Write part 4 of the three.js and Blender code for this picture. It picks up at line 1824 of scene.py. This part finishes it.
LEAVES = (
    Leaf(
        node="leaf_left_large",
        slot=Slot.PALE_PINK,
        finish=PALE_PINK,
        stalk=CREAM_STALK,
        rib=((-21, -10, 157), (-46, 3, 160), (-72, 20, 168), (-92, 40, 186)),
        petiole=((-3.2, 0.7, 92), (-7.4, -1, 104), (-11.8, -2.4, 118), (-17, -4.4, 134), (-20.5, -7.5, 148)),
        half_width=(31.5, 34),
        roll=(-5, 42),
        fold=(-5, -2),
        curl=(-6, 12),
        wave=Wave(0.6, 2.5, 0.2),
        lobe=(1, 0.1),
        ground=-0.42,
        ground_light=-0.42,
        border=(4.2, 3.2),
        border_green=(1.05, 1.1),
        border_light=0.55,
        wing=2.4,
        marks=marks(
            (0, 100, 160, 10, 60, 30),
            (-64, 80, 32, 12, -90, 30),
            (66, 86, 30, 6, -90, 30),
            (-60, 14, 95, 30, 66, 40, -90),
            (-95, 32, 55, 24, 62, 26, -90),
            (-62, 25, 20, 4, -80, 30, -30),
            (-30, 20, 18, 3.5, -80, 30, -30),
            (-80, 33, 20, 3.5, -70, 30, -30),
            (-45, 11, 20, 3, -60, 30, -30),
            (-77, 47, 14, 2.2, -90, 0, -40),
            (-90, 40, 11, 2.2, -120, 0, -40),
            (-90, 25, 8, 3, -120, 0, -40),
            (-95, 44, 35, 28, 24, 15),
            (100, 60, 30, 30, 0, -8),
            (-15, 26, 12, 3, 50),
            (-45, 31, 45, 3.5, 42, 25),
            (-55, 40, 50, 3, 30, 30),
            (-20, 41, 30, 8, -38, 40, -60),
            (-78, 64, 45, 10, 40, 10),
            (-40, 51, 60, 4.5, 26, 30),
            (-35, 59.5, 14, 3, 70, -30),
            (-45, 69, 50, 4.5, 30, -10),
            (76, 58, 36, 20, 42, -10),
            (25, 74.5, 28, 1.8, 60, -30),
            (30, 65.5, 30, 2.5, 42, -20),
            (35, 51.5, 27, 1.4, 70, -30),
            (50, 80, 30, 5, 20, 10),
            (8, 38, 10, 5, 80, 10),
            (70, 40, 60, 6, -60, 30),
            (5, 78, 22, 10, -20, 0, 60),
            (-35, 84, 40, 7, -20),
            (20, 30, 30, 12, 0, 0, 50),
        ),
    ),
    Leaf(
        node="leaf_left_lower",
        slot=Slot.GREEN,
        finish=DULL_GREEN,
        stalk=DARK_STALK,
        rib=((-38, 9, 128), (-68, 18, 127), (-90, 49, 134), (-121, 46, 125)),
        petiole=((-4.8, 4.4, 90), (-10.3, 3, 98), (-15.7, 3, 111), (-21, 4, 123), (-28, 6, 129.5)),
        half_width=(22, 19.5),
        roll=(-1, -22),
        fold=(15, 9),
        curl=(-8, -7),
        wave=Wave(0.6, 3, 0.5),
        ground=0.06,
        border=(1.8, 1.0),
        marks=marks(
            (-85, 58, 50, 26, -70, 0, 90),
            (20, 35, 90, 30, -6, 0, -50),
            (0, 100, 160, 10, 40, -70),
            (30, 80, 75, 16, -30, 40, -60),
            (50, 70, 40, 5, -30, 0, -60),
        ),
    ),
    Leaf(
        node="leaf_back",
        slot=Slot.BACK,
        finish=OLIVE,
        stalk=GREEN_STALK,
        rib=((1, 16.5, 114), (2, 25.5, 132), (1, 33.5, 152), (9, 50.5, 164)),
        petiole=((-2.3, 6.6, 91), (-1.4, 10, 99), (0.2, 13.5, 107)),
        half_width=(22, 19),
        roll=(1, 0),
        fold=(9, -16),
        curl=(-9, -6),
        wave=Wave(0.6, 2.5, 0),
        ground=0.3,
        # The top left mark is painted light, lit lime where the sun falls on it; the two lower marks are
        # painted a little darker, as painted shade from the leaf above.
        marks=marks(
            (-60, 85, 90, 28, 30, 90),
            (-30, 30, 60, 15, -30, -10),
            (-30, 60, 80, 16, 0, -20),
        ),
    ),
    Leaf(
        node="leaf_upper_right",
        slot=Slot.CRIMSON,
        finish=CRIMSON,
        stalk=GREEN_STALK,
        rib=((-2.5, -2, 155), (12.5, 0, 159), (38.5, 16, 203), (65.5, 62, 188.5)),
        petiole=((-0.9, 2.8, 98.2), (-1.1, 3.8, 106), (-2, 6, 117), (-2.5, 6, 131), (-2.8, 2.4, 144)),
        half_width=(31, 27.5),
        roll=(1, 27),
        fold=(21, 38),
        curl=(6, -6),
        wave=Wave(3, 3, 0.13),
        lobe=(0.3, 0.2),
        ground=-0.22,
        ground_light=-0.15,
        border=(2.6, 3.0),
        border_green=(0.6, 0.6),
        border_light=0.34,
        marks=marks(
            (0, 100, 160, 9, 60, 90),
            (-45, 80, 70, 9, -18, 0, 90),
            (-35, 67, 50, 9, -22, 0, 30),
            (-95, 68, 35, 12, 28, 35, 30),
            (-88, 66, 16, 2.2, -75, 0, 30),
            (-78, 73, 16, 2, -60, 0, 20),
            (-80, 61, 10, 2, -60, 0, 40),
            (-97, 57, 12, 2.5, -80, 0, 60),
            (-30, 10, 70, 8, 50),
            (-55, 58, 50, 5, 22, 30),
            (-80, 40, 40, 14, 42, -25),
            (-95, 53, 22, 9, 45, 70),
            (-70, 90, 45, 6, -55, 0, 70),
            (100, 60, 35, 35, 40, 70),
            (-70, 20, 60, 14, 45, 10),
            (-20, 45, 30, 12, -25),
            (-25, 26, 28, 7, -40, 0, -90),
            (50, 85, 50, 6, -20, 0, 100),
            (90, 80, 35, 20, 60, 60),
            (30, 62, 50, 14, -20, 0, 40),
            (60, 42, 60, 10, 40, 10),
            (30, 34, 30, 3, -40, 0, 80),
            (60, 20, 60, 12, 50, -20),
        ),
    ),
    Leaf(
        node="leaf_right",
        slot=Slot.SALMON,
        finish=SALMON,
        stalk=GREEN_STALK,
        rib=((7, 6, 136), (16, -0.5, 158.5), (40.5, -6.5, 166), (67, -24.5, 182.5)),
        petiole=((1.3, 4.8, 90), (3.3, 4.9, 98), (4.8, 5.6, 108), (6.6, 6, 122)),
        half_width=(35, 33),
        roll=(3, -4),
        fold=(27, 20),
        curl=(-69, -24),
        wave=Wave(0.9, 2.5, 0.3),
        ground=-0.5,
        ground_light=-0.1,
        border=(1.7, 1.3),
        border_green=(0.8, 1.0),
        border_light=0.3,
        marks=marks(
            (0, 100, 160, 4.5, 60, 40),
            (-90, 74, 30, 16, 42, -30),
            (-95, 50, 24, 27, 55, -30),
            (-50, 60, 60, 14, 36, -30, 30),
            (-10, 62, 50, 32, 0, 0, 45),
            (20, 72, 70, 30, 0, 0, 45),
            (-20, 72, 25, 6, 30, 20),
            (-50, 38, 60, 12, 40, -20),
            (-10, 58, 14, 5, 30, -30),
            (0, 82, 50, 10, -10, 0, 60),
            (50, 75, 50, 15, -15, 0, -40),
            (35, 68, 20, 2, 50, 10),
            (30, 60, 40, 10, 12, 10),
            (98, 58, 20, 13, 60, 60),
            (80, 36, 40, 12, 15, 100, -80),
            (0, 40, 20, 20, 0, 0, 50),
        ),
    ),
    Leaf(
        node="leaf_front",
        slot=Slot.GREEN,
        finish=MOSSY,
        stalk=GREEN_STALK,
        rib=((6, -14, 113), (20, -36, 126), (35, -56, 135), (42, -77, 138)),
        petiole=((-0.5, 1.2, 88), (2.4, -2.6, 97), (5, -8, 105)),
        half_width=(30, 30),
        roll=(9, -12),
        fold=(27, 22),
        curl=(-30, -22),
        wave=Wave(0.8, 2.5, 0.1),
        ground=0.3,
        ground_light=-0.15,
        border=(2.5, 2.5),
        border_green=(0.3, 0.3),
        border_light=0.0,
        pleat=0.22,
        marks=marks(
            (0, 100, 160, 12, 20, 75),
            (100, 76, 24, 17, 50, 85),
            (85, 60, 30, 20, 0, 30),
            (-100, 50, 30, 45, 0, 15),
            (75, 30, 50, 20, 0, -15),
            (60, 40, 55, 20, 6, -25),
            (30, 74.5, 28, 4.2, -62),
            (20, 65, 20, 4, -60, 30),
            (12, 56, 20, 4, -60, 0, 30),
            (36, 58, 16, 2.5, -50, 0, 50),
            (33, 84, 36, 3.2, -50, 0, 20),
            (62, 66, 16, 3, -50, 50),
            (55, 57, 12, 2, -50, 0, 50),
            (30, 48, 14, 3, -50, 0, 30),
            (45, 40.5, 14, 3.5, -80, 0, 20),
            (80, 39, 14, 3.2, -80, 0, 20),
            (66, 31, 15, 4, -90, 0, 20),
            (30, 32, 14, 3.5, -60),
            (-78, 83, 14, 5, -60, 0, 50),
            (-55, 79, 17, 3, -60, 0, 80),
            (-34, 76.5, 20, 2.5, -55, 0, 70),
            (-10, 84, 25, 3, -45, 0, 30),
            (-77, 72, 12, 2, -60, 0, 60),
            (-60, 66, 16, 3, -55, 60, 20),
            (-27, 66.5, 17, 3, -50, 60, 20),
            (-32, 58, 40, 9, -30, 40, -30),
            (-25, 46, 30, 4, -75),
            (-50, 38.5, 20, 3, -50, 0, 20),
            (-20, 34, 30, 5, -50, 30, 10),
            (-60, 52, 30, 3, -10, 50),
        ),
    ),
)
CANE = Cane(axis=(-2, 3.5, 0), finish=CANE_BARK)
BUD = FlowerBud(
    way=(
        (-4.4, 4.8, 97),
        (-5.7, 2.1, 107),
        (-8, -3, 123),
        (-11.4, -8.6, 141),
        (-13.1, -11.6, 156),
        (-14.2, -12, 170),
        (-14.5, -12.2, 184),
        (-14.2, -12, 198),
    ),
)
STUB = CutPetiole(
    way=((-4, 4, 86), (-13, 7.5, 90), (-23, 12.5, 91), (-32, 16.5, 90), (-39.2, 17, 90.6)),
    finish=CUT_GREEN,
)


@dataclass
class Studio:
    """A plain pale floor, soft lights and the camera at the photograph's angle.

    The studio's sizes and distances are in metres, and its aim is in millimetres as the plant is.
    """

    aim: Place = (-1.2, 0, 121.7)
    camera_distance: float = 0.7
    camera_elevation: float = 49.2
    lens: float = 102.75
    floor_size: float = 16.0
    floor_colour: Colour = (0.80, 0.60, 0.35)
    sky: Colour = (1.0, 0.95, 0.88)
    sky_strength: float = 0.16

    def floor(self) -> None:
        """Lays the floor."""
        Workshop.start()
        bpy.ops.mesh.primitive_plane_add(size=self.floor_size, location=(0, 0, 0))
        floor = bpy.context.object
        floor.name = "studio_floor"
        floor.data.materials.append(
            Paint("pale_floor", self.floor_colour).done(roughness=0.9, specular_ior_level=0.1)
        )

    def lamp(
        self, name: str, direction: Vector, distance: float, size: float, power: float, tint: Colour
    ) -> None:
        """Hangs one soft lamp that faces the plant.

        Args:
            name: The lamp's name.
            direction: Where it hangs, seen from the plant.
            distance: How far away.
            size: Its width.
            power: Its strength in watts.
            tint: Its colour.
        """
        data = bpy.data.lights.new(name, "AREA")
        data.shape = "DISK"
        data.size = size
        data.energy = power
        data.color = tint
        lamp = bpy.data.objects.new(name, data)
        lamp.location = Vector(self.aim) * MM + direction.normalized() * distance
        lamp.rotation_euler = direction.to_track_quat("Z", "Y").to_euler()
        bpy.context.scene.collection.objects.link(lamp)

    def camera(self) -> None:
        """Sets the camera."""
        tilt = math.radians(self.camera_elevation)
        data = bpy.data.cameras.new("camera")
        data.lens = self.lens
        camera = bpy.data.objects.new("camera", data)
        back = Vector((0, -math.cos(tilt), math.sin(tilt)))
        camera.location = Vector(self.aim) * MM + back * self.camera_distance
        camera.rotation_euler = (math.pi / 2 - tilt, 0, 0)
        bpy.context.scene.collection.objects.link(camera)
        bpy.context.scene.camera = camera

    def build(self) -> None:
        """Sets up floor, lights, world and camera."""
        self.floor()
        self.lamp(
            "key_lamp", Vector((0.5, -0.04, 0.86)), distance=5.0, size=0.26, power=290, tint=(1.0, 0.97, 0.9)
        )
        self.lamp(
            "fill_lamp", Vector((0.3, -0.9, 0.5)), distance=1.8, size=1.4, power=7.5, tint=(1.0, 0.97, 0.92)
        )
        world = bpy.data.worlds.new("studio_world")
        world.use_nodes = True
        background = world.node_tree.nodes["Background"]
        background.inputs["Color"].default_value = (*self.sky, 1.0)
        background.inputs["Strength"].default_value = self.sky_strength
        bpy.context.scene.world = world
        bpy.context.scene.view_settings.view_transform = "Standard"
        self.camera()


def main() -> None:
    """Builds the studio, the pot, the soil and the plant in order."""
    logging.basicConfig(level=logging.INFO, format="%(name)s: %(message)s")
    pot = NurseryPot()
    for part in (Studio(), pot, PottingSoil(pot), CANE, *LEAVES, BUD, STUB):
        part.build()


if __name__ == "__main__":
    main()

-=-=-

Task description:
A single figure is required: the number of lines above in which the word "part" occurs.

The completed task:
3